Actually, things are more complicated than that, thanks to the mechanics of time travel. Jack is Sebastian’s son, but at the same time, he is a clone of himself from the future. I guess none of that makes Sebastian love his son any less.
“I’m glad you’re all right, Dad,” Jack says when they pull back. His expression grows a little more serious. “Celes and I were kept in a shelter, hidden from the outside. Can you fill us in on the details of everything that has happened in the last few days?”
“There’s a lot to tell, Jack,” Sebastian says. “A lot of it, we don’t even know yet, because the details haven’t come in. We’ve taken every signal we can get hold of, grabbed reports from stragglers and tried to piece things together as best we can, but still, the picture is pretty incomplete at the moment.”
“What do you know?” I ask.
Sebastian looks at me. It occurs to me that most of his memories of me will still be of a frightened girl he was trying to help. Even so, I think I’ve proved myself enough by now to deserve an answer.
Sebastian seems to think so too. “We think that somewhere in the region of two thirds of the world’s population is gone.”
“Gone? You mean dead?”
Sebastian nods. “Urban areas seem to have been hit hardest. Mexico City, Kolkata, Beijing… there doesn’t seem to be much left of them after the fire storms. And even where people survived those… there are reports of disease. It could just be
the breakdown in sanitation systems now that there isn’t anyone to maintain them, but…”
“It isn’t,” I say. I can remember sitting in my office, watching the archived accounts of the apocalypse. Watching people die. The fire was terrible, but the plagues were wo cagu Serse. I can remember forcing myself to watch because I wanted to tell myself what was at stake. What we had to change.

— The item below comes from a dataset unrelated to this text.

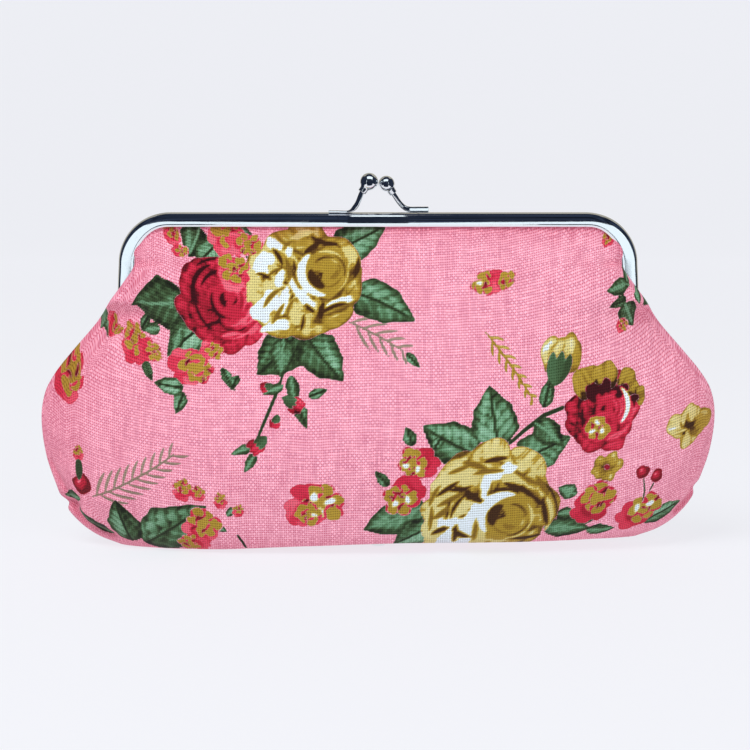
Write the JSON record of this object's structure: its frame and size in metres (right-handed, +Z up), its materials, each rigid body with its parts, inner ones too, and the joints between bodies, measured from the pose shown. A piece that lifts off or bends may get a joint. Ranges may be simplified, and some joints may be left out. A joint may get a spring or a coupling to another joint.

Yet it’s happening. Everything we tried to do to change things, and it’s still happening. There’s something so helpless about that. Like what we do counts for nothing. Yet I can’t believe that. Not unless I’m willing to abandon my world to its destruction. Not unless I’m willing to stand by while billions of people die from the plague phases of the apocalypse.
“Where’s Johnny?” I ask.
“The kid?”
There isn’t enough time for me to explain, and in any case, explaining would also mean explaining my mission in front of a room full of strangers. Yet right now, in this instant, Johnny seems like the only person who can help. Okay, so he couldn’t cure the Fever, but the advances he made in medical science even on top of what we gained over a thousand years of progress mean that he should be able to deal with this. If anyone can, at least.
“Where is he?” I ask again. “Did we get him back? Is he okay?”
Sebastian shakes his head solemnly.
“He’s not… dead?” I don’t know what we’ll do if Johnny is dead. I can remember snatches of things, ideas about how our medicine works in the future, but I don’t know the detail. I’m not a doctor. I don’t have enough to recreate any of it.
“He’s not dead,” Sebastian says, “but he is hurt. He was on his way to Location Ten, but the helicopter he was on didn’t make it. They had to detour when the solar storm came. They headed this way, thankfully, and we were able to get him inside, but they took some pretty serious hits on the way. I guess as a kid, Johnny wasn’t able to take that as well as some of the others.”